## THE DATA
++++++++

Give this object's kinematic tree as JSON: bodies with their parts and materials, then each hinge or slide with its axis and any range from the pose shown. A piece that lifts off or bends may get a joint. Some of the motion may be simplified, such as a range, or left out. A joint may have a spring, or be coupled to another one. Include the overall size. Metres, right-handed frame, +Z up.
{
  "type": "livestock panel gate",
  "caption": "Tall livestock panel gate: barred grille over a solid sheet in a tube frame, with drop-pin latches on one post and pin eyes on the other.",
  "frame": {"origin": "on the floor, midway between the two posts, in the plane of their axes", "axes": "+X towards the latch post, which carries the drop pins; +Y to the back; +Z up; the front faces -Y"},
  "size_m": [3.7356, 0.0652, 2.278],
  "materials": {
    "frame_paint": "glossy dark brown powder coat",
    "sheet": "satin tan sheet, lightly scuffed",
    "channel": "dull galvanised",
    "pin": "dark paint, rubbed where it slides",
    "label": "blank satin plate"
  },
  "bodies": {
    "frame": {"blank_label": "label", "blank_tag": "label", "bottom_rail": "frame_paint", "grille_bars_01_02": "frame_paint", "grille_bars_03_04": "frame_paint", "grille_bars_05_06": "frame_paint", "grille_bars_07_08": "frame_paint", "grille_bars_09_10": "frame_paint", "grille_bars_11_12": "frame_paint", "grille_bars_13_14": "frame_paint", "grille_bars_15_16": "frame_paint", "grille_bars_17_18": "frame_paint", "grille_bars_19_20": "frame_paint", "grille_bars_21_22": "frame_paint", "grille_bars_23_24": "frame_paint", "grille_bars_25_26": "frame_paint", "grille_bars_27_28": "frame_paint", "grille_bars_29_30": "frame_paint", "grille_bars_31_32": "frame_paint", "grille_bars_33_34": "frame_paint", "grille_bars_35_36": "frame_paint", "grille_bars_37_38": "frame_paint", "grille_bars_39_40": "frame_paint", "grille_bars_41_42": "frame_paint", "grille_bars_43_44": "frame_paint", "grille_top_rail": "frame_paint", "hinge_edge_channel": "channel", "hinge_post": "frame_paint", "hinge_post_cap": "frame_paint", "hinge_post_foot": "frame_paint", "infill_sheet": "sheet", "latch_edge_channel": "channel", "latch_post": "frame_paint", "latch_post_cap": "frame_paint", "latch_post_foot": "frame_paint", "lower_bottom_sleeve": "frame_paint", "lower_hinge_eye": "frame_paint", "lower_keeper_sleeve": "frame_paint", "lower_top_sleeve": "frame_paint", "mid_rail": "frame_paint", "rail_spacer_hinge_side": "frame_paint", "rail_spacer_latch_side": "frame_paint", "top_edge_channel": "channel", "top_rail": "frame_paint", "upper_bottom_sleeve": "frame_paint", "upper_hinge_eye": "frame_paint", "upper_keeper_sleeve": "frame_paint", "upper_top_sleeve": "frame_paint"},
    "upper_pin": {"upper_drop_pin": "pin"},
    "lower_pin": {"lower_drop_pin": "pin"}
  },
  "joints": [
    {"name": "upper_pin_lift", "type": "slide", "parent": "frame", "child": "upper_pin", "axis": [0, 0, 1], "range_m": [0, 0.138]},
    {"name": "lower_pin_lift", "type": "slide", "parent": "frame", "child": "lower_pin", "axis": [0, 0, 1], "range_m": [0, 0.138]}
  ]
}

++++++++

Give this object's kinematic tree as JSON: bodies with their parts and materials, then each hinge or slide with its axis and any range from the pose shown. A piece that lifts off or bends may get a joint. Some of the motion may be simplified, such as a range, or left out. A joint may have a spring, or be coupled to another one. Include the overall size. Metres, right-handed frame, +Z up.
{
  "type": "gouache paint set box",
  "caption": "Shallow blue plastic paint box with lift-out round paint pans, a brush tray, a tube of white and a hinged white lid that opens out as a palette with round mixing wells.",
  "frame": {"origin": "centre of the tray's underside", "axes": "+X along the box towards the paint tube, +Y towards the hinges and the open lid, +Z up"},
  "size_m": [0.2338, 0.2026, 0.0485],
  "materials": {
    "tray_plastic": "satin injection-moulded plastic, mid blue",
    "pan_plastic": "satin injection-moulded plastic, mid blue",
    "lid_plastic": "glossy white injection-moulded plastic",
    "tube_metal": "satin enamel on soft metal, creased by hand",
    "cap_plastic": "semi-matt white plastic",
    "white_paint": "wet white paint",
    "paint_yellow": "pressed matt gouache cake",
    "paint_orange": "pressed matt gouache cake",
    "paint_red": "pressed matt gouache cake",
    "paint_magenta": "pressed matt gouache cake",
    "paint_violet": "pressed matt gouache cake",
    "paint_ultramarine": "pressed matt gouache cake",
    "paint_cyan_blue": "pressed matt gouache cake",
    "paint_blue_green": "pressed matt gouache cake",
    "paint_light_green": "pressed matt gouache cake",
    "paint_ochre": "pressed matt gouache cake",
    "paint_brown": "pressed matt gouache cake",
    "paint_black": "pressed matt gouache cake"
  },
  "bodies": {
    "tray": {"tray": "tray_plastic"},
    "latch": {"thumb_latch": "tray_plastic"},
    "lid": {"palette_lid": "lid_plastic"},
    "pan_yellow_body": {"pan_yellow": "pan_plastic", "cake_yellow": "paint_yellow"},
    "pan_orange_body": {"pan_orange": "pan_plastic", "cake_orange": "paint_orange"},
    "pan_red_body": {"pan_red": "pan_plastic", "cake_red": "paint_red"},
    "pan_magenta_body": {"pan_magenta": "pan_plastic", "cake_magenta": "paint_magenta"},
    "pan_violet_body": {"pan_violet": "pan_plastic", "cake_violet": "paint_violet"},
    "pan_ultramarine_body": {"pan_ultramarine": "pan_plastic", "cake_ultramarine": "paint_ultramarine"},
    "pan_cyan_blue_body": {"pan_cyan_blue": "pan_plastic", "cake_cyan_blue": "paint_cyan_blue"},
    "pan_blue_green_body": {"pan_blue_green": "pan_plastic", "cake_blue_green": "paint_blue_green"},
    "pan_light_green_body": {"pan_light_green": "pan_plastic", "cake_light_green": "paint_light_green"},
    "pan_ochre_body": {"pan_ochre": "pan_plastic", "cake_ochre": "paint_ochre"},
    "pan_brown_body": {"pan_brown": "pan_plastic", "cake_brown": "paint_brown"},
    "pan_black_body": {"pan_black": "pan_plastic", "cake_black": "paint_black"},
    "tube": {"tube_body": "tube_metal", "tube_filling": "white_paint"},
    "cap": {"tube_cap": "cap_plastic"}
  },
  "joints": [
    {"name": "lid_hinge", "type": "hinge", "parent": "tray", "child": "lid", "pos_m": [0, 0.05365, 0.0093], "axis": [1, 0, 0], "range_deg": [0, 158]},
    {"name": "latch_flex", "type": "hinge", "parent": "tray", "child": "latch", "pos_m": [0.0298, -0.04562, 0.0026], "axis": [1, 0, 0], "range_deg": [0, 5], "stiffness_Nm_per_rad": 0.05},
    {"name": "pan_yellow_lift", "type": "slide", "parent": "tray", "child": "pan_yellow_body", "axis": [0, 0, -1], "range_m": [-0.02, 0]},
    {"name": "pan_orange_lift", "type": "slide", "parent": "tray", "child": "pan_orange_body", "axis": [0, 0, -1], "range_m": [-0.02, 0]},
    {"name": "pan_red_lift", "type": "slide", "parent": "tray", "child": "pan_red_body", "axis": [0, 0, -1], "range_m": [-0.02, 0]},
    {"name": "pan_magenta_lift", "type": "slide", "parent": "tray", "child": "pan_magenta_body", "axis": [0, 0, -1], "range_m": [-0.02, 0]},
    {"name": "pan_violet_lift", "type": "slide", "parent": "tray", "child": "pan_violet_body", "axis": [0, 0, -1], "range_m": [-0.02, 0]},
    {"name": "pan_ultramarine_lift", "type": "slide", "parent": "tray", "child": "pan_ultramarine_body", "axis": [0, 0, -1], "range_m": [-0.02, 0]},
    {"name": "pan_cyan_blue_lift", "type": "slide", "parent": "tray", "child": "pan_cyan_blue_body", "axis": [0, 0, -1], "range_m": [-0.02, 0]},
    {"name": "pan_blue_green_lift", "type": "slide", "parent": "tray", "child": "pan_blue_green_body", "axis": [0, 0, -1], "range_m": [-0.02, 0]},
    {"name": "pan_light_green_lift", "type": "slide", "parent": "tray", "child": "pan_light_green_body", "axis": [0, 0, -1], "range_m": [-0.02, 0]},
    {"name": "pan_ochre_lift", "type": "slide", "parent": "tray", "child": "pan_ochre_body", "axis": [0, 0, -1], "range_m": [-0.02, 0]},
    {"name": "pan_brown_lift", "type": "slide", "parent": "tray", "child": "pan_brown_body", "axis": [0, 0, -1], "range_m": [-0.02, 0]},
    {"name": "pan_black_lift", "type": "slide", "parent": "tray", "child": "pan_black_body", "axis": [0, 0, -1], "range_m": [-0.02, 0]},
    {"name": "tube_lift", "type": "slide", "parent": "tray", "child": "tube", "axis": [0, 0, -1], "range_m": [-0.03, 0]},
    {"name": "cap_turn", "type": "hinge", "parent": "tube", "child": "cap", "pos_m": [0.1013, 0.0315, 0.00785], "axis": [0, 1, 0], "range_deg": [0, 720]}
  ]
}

++++++++

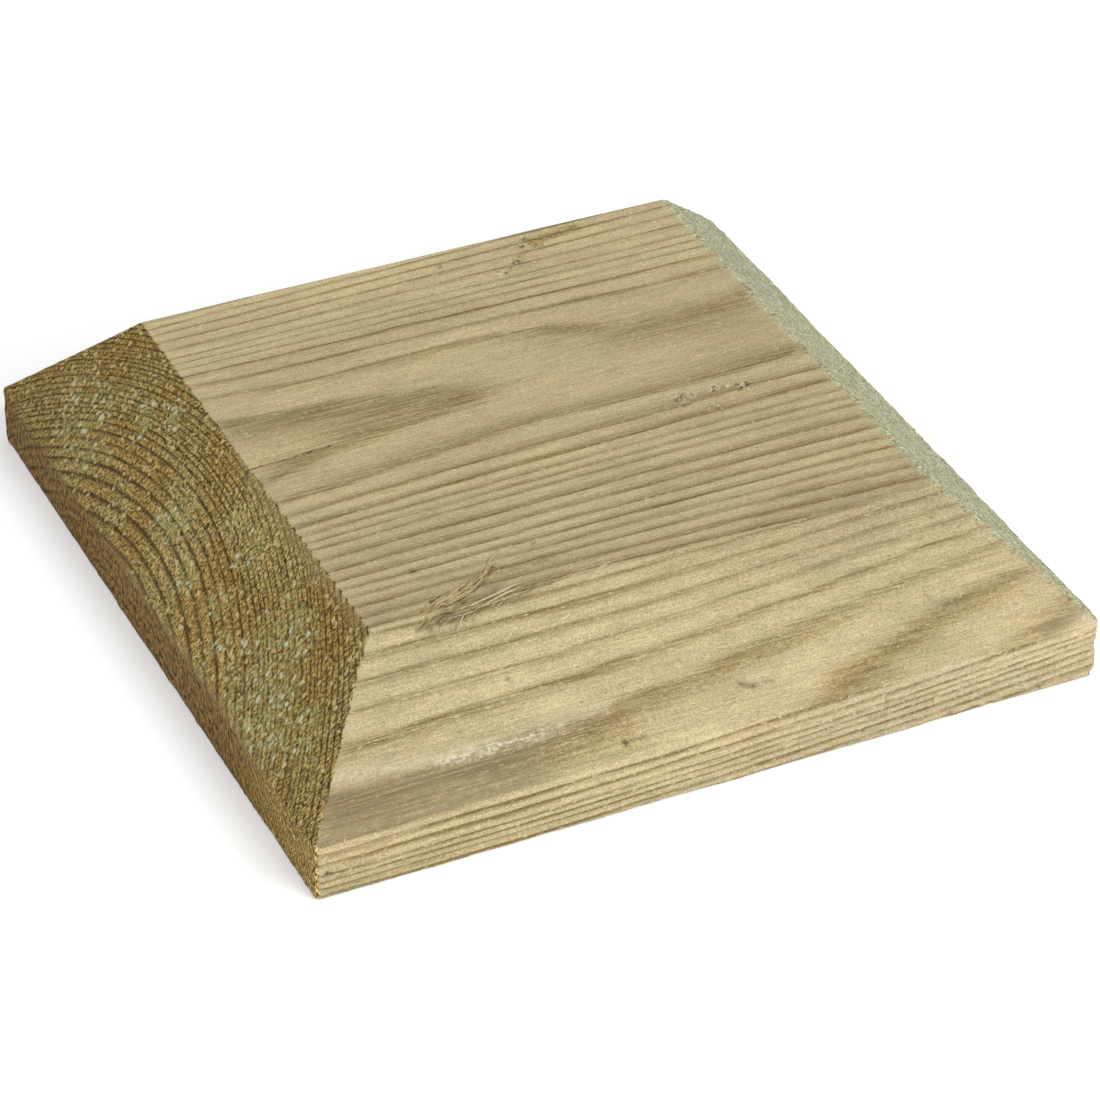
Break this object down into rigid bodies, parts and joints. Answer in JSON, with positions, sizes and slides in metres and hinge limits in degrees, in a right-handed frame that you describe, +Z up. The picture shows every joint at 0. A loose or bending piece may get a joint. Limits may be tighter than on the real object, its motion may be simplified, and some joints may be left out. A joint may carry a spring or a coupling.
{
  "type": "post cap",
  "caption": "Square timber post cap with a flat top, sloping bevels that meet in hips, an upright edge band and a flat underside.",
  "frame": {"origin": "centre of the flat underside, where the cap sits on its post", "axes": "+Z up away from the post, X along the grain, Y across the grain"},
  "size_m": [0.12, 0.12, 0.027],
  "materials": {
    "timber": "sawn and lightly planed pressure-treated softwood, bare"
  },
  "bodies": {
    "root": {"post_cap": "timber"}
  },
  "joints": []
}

++++++++

Only the number is wanted: how many lines contain the string "joints"?

## OUTPUT FOR THIS TASK
4